Participants are provided with training and development data. In the AV track, for example, participants train their models to predict the possible trajectories of surrounding cars and pedestrians, as well as assess the uncertainty in each prediction. The available training data includes hundreds of thousands of scenes from real self-driving trips around Moscow, collected during the daytime and in good weather conditions. Challenge participants also have access to a ‘development’ dataset, which includes scenes from other cities across Israel and Russia and features a variety of weather types. Using this data, participants can see how well their models cope with distributional shift and make predictions across a range of unfamiliar environments.
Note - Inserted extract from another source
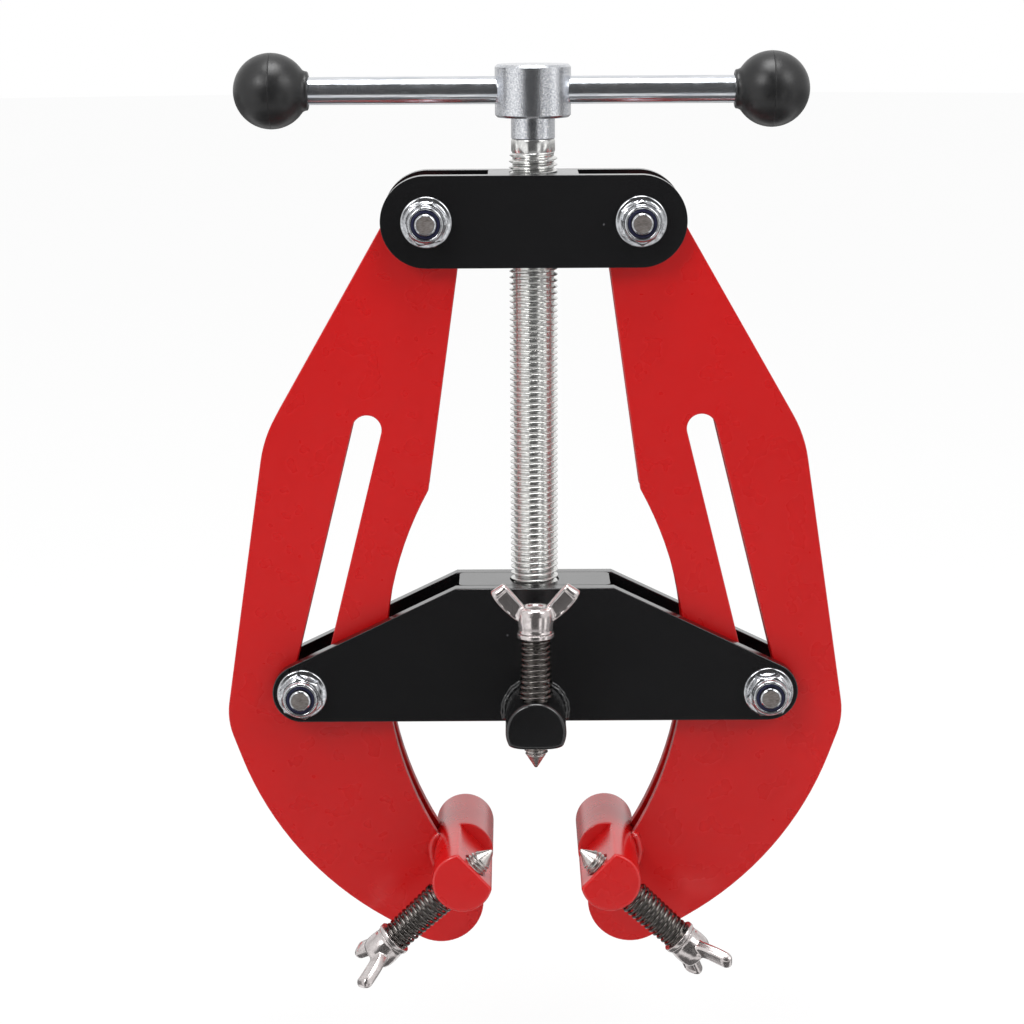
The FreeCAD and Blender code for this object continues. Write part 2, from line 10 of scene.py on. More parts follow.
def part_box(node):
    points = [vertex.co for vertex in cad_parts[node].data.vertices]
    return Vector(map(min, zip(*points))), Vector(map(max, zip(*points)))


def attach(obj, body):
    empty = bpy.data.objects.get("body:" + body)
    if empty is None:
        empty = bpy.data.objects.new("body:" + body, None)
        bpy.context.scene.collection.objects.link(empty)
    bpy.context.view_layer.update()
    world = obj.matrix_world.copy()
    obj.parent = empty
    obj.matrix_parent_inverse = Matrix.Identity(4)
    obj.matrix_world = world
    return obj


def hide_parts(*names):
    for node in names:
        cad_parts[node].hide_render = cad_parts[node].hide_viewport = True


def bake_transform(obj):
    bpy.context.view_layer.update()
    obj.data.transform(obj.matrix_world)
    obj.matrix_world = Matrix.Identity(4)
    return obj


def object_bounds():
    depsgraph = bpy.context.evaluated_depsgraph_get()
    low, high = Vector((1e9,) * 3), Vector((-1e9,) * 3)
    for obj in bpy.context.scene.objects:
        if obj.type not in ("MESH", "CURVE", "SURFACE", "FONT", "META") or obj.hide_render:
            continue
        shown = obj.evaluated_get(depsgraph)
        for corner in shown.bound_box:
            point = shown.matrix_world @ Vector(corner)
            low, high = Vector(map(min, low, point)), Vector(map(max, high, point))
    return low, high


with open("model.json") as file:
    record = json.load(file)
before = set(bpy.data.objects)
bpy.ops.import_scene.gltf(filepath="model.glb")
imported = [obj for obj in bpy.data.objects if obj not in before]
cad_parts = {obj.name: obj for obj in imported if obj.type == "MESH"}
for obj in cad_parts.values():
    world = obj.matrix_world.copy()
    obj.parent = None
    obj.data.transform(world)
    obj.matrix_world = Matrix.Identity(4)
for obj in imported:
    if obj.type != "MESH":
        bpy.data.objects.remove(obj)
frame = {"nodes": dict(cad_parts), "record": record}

October 17 - 31, 2021: Evaluation Stage

Participants are provided a new ‘evaluation’ dataset which contains examples that match the training data, as well as examples that are mismatched to both the training data and the development data from the previous stage. During this period, participants will adjust and fine-tune their models, with the final deadline for submission on October 31. At the end of the evaluation phase, the top scoring participants will present their solutions to competition organizers, who then verify that models comply with competition rules.

Organizers verify submissions during November with competition results announced November 30, 2021. Evaluation set references and metadata will also be released at this point.

We are excited to share our experience with researchers all over the world and invite them to join this unique competition. The training and development datasets are already available on the challenge website and participants may join the competition right away. In October, we will release the evaluation datasets on which the participants will compete for top place. The challenge results will be revealed at the end of November at the NeurIPS conference, and participants will present their solutions at the NeurIPS2021 Shifts Challenge Workshop, where the creators of the best models will be awarded cash prizes.

We wish all Shift Challenge participants the very best of luck!